Que faire face à la perspective d’une Coupe du monde organisée dans des conditions douteuses du point de vue des droits de l’homme ? La grande majorité des pays a préféré ne pas trop s'avancer, évidemment. La Norvège, elle, a opté pour la solution offensive. En posant clairement la question d’un boycott sur la table. Mais pourquoi diable la patrie du groupe a-ha fonce-t-elle là où tout le monde recule ?

« Plus de 6 500 travailleurs migrants originaires d’Inde, du Pakistan, du Népal, du Bangladesh et du Sri Lanka sont morts au Qatar depuis que le pays a obtenu le droit d’accueillir la Coupe du monde il y a dix ans. » Le Guardian a ravivé la flamme de la contestation le 23 février dernier avec un chiffre à faire froid dans le dos. Et le bilan est sans aucun doute bien supérieur à l’estimation faite par le journal britannique, qui a précisé qu’elle n’incluait pas « les décès concernant un certain nombre de pays qui ont envoyé un grand nombre de travailleurs au Qatar, notamment les Philippines et le Kenya ». L’étincelle a mis le feu aux poudres en Norvège.

« La critique et le dialogue n’ont mené à rien »

Le club de Tromsø IL a embrayé le premier par le biais d’un communiqué. Constatant que « la critique et le dialogue n’ont mené à rien », il a défendu l’idée d’un boycott : « Nous devrions réfléchir à ce qu’est l’idée du football et pourquoi tant de gens aiment notre sport. Le fait que la corruption, l’esclavage moderne et un nombre élevé de décès constituent le fondement de la chose la plus importante que nous ayons, la Coupe du monde, n’est pas du tout acceptable. Nous ne pouvons plus rester assis et regarder des gens mourir au nom du football. » Cinq autres clubs ont suivi le mouvement, dont Rosenborg, le plus titré, entraînant la fédération à annoncer un vote pour trancher la question en juin.

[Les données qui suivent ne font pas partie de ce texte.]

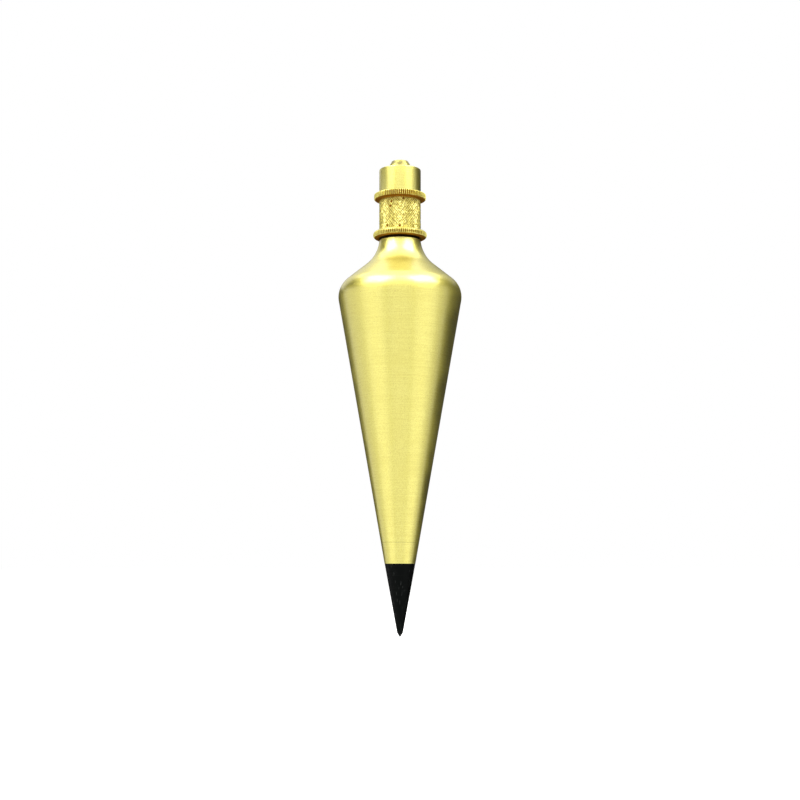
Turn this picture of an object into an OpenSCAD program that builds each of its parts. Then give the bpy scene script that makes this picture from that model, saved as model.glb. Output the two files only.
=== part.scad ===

Pendant ce temps, les autres pays préfèrent éviter de se poser trop de questions. Au Danemark, la pétition qui permettrait d’introduire le débat au parlement est loin, très loin des 50 000 signatures requises (à peine 7800 soutiens depuis son lancement en décembre). En France, le député Régis Juanico et le maire de Bourg-en-Bresse Jean-François Debat ont bien tenté de mettre le sujet sur la table en 2019, mais leur appel n’a pas été suivi. Une fois n’est pas coutume dans le monde du football, la Norvège dicte le tempo. Et donne des idées. Avant leur victoire à Gibraltar, Erling Haaland et ses potes ont arboré un T-shirt avec le message : « Droits humains, sur et en dehors du terrain. » L’Allemagne leur a emboîté le pas dès le lendemain, comme les Pays-Bas samedi dernier. Pas un appel direct au boycott, certes, mais la preuve que le monde du football n’accepte pas tout, même pour un Mondial.

Une culture du boycott ?

Selon un sondage paru dans le journal Verdens Gang, 55% des Norvégiens penchent en faveur d’un boycott de l’événement. Le syndicat des travailleurs de l’électricité et de l’informatique s’est rangé de ce côté, comme le syndicat norvégien des travailleurs généraux, qui avait pointé dès 2015 « des conditions de vie et de travail inhumaines », ainsi que la confiscation de passeports. « On a notre meilleure possibilité d’atteindre un tournoi majeur depuis plus de vingt ans, et en même temps, beaucoup de gens pensent que cette question est beaucoup plus grande que le sport et qu’il faut boycotter au nom de nos principes. Ça en dit beaucoup sur le peuple norvégien, estime Arilas Ould-Saada, journaliste football pour VG. On est un peuple assez clair par rapport à des questions de droits humains et de ce qui est acceptable. » Même son de cloche du côté de sa consœur Vibeke Knoop Rachline, autrice du livre Les Norvégiens, pacifistes : « Je ne suis pas surprise parce que la Norvège est un pays toujours engagé quand il s’agit des droits de l’homme. Beaucoup supportaient le boycott de l’Afrique du Sud au temps de l’Apartheid. Il y en a aussi pas mal qui sont pour un boycott d’Israël à cause de l’occupation des territoires palestiniens. »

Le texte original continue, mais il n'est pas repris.